Responses to the Johns Hopkins study varied between shock, scepticism and, the more apt, “we told you so.”

Sharing the article, the fully “vaccinated,” Jordan Peterson wrote on Twitter: “This should be front page news everywhere.”

The well-considered, and well-researched conclusions raise questions about the faith many world leaders are putting into computer modelling.

Especially so, when the epic failure of the modelling used to justify livelihood killing lockdowns is brought up against “catastrophic climate change” modelling, rhetoric, and justifications for “you’ll own nothing and be happy,” “Great Reset”, “climate crisis” policies.

The optics paint a picture of false prophets using crystal balls to predict the future, in place of inductive and deductive applied science.

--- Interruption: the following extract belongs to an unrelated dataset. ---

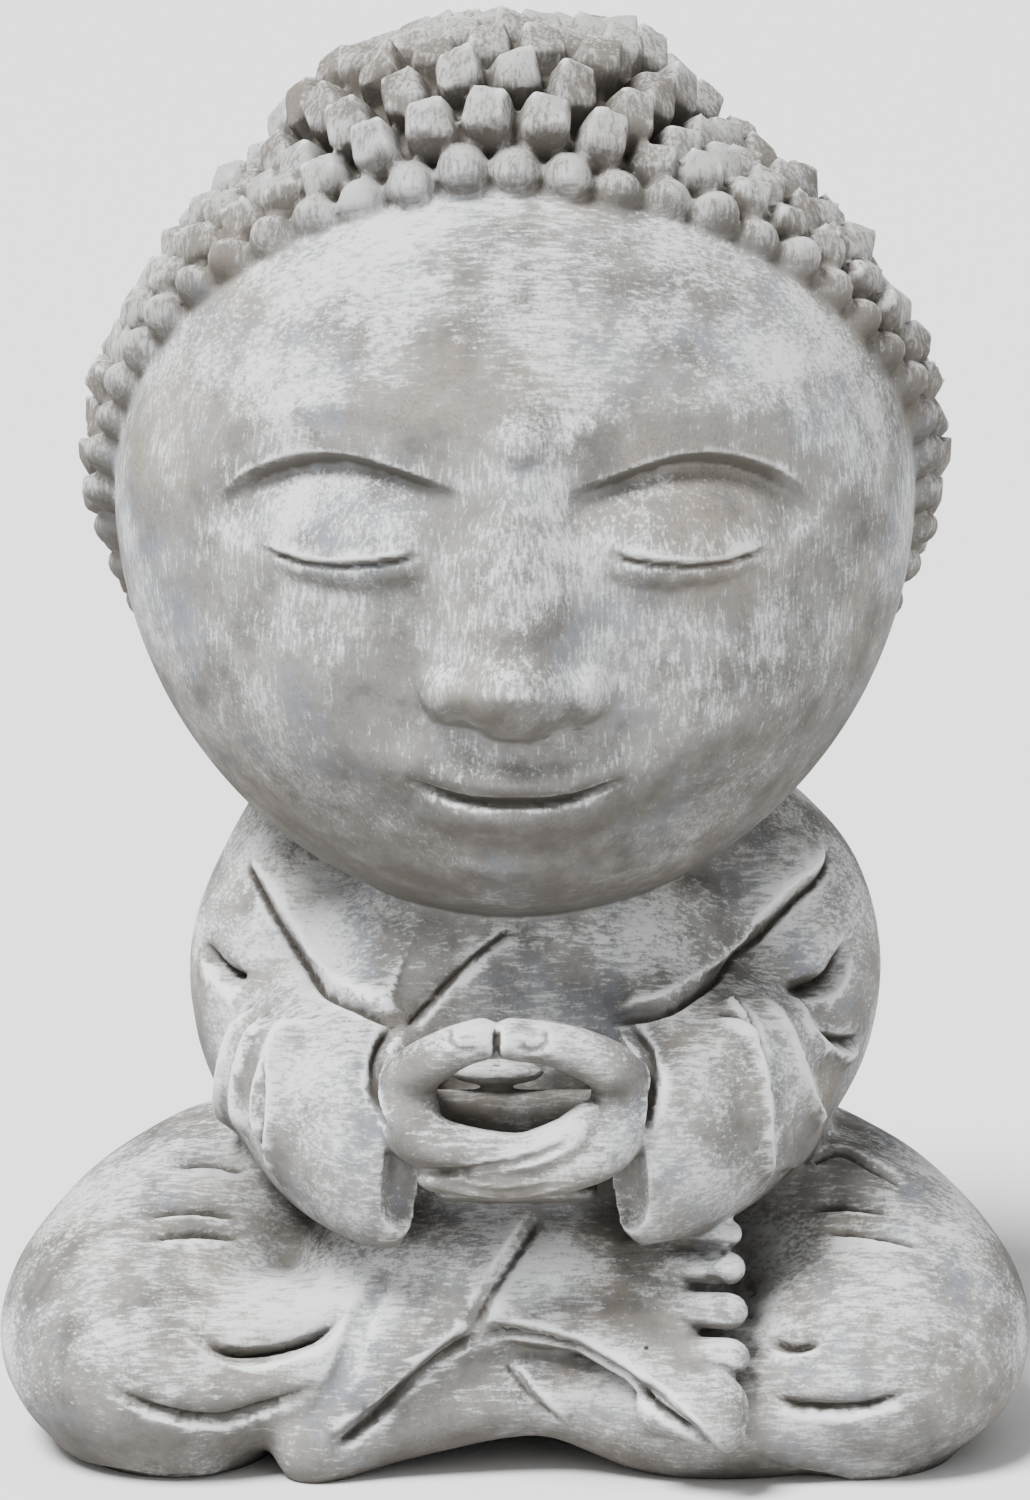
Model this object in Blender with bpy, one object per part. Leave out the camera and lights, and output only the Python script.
"""A seated monk cast in one piece of stone, with a big round head and tight knobs of hair.

The figure faces -Y, +X is the viewer's right, and it stands on z = 0. Its forms and its carving are
written in units that are a share of its height, so that they keep their proportions.
"""

import math

import bmesh
import bpy
import numpy as np
from mathutils import Matrix, Vector
from mathutils.bvhtree import BVHTree

HEIGHT = 0.400  # metres, from the underside to the highest knob of hair
DRAWN_HEIGHT = 396  # the same height in the units of every place, radius and depth below
UNIT = HEIGHT / DRAWN_HEIGHT

SOFT_VOXEL = 3.0  # grid of the first skin, over the large masses
SKIN_VOXEL = 2.2  # grid of the last skin, with hands, toes, face and hair
HEAD_DETAIL = 6  # how often the head's ball is subdivided
TRIANGLES = 4400  # of the figure without its hair

SEEN_FROM_ABOVE = math.radians(12)  # lean of the plate on which the carved lines are drawn
COVERED = 3.0  # what lies this far off the robe takes none of the robe's carving

HEAD_CENTRE = np.array([0, -5, 265.5])
HEAD_RADII = np.array([112, 102, 106])
JAW_DROP = 6.6  # how much lower than a ball's the head's lowest point lies
JAW_FORWARD = 31  # how far the head's lowest point lies before its middle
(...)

The Hopkins study’s criticism joins conclusions recently published by The Lancet, explaining that COVID-19 “vaccines” do not stop transmission or infection. Thus making “vax or the axe” “vaccine” mandates not only redundant but inhumane.

As Caldron Pool and I have asked from the outset: ‘Are oppressive totalitarian measures necessary in order to fight against coronavirus?’

We now appear to have the answer, and that answer is, “no.”

COVID-19 required a scalpel, governments used a bat.